EXERCISE: Copy out each line below exactly as it appears.

-- Begin SUPPLIED INFORMATION --

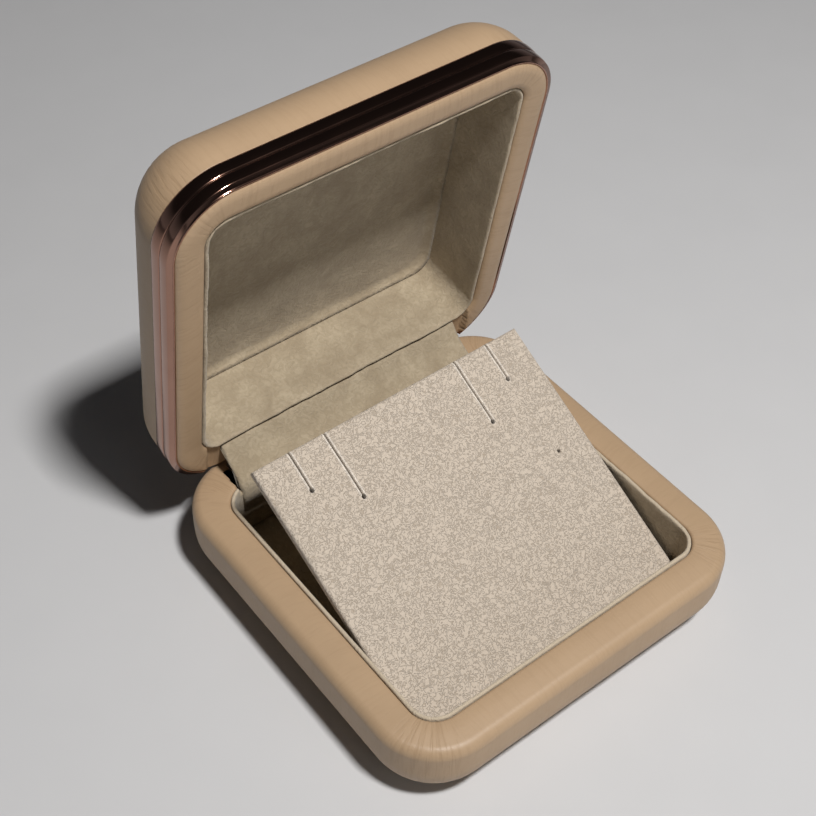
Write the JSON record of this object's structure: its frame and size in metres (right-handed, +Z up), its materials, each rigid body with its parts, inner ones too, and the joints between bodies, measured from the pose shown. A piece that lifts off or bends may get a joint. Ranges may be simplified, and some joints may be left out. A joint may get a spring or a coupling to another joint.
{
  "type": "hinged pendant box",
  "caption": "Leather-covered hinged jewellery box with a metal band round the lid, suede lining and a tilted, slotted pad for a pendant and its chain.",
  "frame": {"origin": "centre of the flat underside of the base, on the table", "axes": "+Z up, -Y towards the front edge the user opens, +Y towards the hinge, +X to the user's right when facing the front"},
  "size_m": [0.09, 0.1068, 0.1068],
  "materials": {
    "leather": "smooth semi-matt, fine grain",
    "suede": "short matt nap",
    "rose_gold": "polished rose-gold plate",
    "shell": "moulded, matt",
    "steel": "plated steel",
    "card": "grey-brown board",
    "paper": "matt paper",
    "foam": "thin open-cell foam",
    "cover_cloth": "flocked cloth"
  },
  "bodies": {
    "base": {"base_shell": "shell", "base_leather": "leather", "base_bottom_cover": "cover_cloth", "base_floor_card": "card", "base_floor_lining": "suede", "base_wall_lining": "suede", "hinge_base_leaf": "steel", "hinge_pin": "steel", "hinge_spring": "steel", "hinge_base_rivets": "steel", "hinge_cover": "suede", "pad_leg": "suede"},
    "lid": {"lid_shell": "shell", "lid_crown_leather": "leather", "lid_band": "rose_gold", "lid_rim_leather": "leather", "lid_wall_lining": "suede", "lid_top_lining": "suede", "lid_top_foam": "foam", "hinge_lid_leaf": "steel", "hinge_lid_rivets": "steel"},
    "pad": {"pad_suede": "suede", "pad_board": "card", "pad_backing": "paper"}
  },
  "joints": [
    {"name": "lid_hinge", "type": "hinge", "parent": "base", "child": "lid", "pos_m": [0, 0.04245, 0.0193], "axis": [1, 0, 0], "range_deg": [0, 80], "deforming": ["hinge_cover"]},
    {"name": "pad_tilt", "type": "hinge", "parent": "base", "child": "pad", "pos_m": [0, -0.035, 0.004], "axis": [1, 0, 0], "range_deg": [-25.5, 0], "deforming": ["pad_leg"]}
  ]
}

-- End SUPPLIED INFORMATION --

FINAL ANSWER:
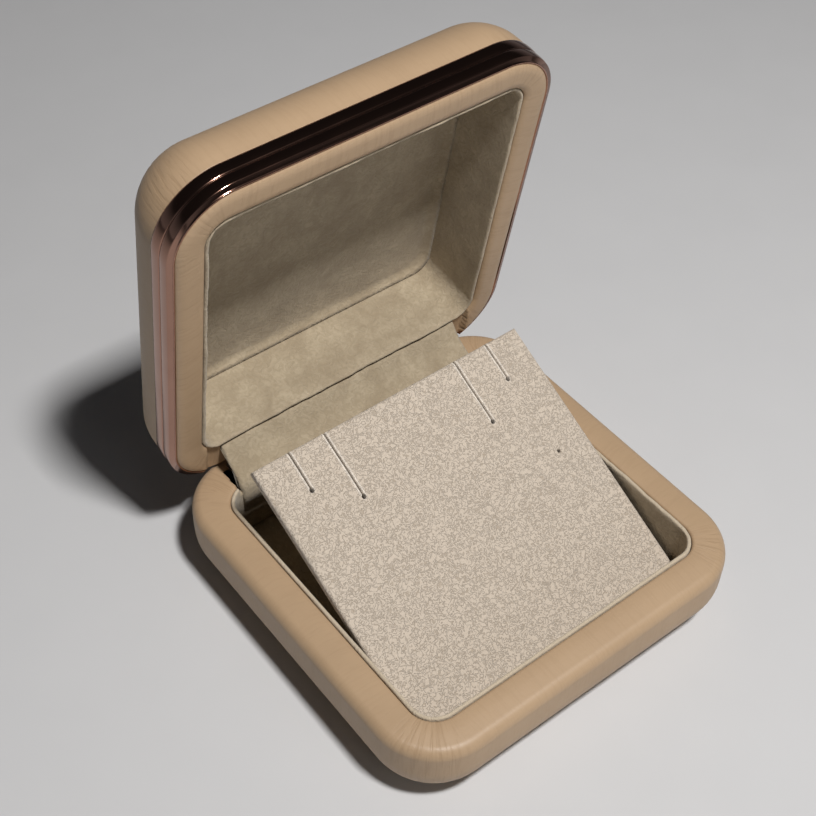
Write the JSON record of this object's structure: its frame and size in metres (right-handed, +Z up), its materials, each rigid body with its parts, inner ones too, and the joints between bodies, measured from the pose shown. A piece that lifts off or bends may get a joint. Ranges may be simplified, and some joints may be left out. A joint may get a spring or a coupling to another joint.
{
  "type": "hinged pendant box",
  "caption": "Leather-covered hinged jewellery box with a metal band round the lid, suede lining and a tilted, slotted pad for a pendant and its chain.",
  "frame": {"origin": "centre of the flat underside of the base, on the table", "axes": "+Z up, -Y towards the front edge the user opens, +Y towards the hinge, +X to the user's right when facing the front"},
  "size_m": [0.09, 0.1068, 0.1068],
  "materials": {
    "leather": "smooth semi-matt, fine grain",
    "suede": "short matt nap",
    "rose_gold": "polished rose-gold plate",
    "shell": "moulded, matt",
    "steel": "plated steel",
    "card": "grey-brown board",
    "paper": "matt paper",
    "foam": "thin open-cell foam",
    "cover_cloth": "flocked cloth"
  },
  "bodies": {
    "base": {"base_shell": "shell", "base_leather": "leather", "base_bottom_cover": "cover_cloth", "base_floor_card": "card", "base_floor_lining": "suede", "base_wall_lining": "suede", "hinge_base_leaf": "steel", "hinge_pin": "steel", "hinge_spring": "steel", "hinge_base_rivets": "steel", "hinge_cover": "suede", "pad_leg": "suede"},
    "lid": {"lid_shell": "shell", "lid_crown_leather": "leather", "lid_band": "rose_gold", "lid_rim_leather": "leather", "lid_wall_lining": "suede", "lid_top_lining": "suede", "lid_top_foam": "foam", "hinge_lid_leaf": "steel", "hinge_lid_rivets": "steel"},
    "pad": {"pad_suede": "suede", "pad_board": "card", "pad_backing": "paper"}
  },
  "joints": [
    {"name": "lid_hinge", "type": "hinge", "parent": "base", "child": "lid", "pos_m": [0, 0.04245, 0.0193], "axis": [1, 0, 0], "range_deg": [0, 80], "deforming": ["hinge_cover"]},
    {"name": "pad_tilt", "type": "hinge", "parent": "base", "child": "pad", "pos_m": [0, -0.035, 0.004], "axis": [1, 0, 0], "range_deg": [-25.5, 0], "deforming": ["pad_leg"]}
  ]
}